I have come to the conclusion that it is easier to add cold liquid instead of hot (at least for me). Provided you pour in the stock swiftly enough, the roux won't have time to thicken, and instead is still able to dissolve properly in the cool mix while you heat it.
Bring the bechamel to a gentle boil while stirring constantly, then keep cooking for about ten minutes. Add the garlic and about one third of the grated cheese and season to taste. Stir until the cheese is completely incorporated, then set aside.
Rather err on the pungent / salty / hot side here, as the potatoes will drain quite a lot of taste.
Peel the cooled potatoes and cut into slices about as thick as a pencil. Stack them in a slightly buttered oven dish.
If you want to, go for nice scale or roof tile pattern. Also, this is perfectly adaptable into portion-sized timbales or cups, if you want to make an impression at the table.

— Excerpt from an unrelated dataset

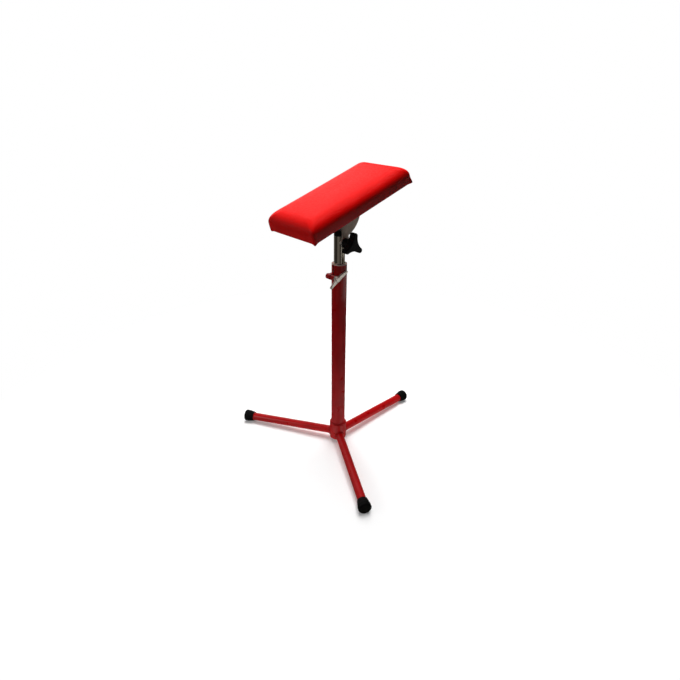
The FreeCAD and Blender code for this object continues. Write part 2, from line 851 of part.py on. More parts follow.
def pad_parts():
    board_level = vinyl_thickness + board_thickness
    above_all = pad_thickness + pad_crown + overrun
    inner_form = pad_form(vinyl_thickness)
    fasteners = fasteners_in_pad()
    board = inner_form.common(pad_slab(vinyl_thickness, board_level)).cut(fasteners)
    foam = inner_form.common(pad_slab(board_level, above_all)).cut(fasteners)
    cover = pad_form(0).cut(inner_form).cut(hem_opening(0, -overrun, vinyl_thickness))
    cloth_bottom = vinyl_thickness - dust_cloth_thickness
    dust_cover = hem_opening(dust_cloth_gap, cloth_bottom, vinyl_thickness)
    return {
        "pad_board": placed_pad(one_solid(board)),
        "pad_foam": placed_pad(one_solid(foam)),
        "pad_cover": placed_pad(one_solid(cover.cut(fasteners))),
        "pad_dust_cover": placed_pad(one_solid(dust_cover.cut(fasteners))),
        "pad_staples": placed_pad(Part.makeCompound(level_staples())),
    }


def all_parts():
    parts = {
        "hub_sleeve": hub_sleeve(),
        "weld_beads": weld_beads(),
        "column_tube": column_tube(),
        "column_bottom_plug": column_bottom_plug(),
        "column_bushing": column_bushing(),
        "clamp_barrel_plain": clamp_barrel(-1),
        "clamp_barrel_threaded": clamp_barrel(1),
        "clamp_washer": clamp_washer(),
        "clamp_handle": clamp_handle(),
        "clamp_screw": clamp_screw(),
        "guide_ring": guide_ring(),
        "guide_stop_collar": guide_stop_collar(),
        "post_bottom_plug": post_bottom_plug(),
        "post_tube": post_tube(),
        "post_top_plug": post_top_plug(),
        "pivot_sleeve": pivot_sleeve(),
        "pivot_stud": pivot_stud(),
        "pivot_saddle": pivot_saddle(),
        "tilt_bracket": tilt_bracket(),
        "bracket_base_plate": bracket_base_plate(),
        "bracket_screws": bracket_screws(),
        "bracket_tee_nuts": bracket_tee_nuts(),
        "knob_washer": knob_washer(),
        "tilt_knob": tilt_knob(),
        "tilt_knob_insert": tilt_knob_insert(),
    }
    for name, angle in leg_angles.items():
        parts["leg_tube_" + name] = leg_tube(angle)
        parts["foot_cap_" + name] = foot_cap(angle)
    parts.update(pad_parts())
    return parts


os.makedirs("parts", exist_ok=True)
for node, shape in all_parts().items():
    shape.translate(x_axis * -column_setback)
    shape.exportStep("parts/" + node + ".step")
    print(node, len(shape.Solids), "solids,", round(shape.Volume), "mm3, valid", shape.isValid())
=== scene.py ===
# %% [markdown]
# # An arm rest stand, dressed in Blender
# The stand's rigid pieces come ready made, at their real size and place.
# This lesson gives them their finishes, sews the soft pad that they carry, and lights and
# frames the whole as a shop would photograph it.
# Lengths are in metres, and Z points up.

import json
import math

import bpy
import numpy as np
from mathutils import Matrix, Vector, noise


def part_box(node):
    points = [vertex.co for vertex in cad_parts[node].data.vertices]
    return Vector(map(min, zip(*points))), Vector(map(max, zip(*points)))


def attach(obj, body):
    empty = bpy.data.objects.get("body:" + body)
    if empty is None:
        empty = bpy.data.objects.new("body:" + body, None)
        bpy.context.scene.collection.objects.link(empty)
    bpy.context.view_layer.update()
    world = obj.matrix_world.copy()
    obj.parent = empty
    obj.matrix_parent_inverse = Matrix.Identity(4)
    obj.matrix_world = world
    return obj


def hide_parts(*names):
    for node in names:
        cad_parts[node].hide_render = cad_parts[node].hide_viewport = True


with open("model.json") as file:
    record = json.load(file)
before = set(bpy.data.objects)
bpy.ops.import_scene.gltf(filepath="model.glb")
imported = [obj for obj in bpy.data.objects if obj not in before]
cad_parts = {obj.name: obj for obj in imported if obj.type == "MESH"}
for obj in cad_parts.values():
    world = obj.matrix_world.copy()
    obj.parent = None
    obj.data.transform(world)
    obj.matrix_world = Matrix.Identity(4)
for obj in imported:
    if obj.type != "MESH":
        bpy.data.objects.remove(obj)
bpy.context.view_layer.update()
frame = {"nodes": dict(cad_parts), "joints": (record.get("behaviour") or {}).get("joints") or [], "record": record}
nodes = frame["nodes"]
MM = 0.001

# %% [markdown]
# ## The camera
# The photograph looks down on the stand from about the height of a standing person's waist.
# The camera is placed first, because every later choice is judged through it.
# Its heading, pitch and roll are given as a photographer would say them, and the three axes
# of its frame are worked out from them.

# %% Camera
IMAGE_WIDTH_PX = 680
FOCAL_LENGTH_PX = 483.14
SENSOR_MM = 36.0
CAMERA_PLACE = Vector((-0.92998, -0.91127, 1.01591))
CAMERA_HEADING = Vector((0.68696, 0.72669, 0.0)).normalized()
CAMERA_PITCH = math.radians(27.71)
CAMERA_ROLL = math.radians(0.57)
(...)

But it doesn't taste one bit different if you just pile and pour...
Cover the potatoes with the bechamel and the remaining cheese. Bake in the pre-heated oven at about 180°C until bubbly and golden, about half an hour.
In the dish for the pictures, I was a little too generous with the flour and consequently had to add more liquid and ended up with much more bechamel than I usually would have made. It looked a little sloppy, but tasted great. There's never anything wrong with more gravy, in my book...
This is a classic side dish for good cuts of meat. But honestly, together with a salad it makes a perfectly decent main course just as well. Also, any leftovers can be microwaved perfectly and make great office lunches - just add a few chives or a pinch of herbes de provence for a slightly more complex taste.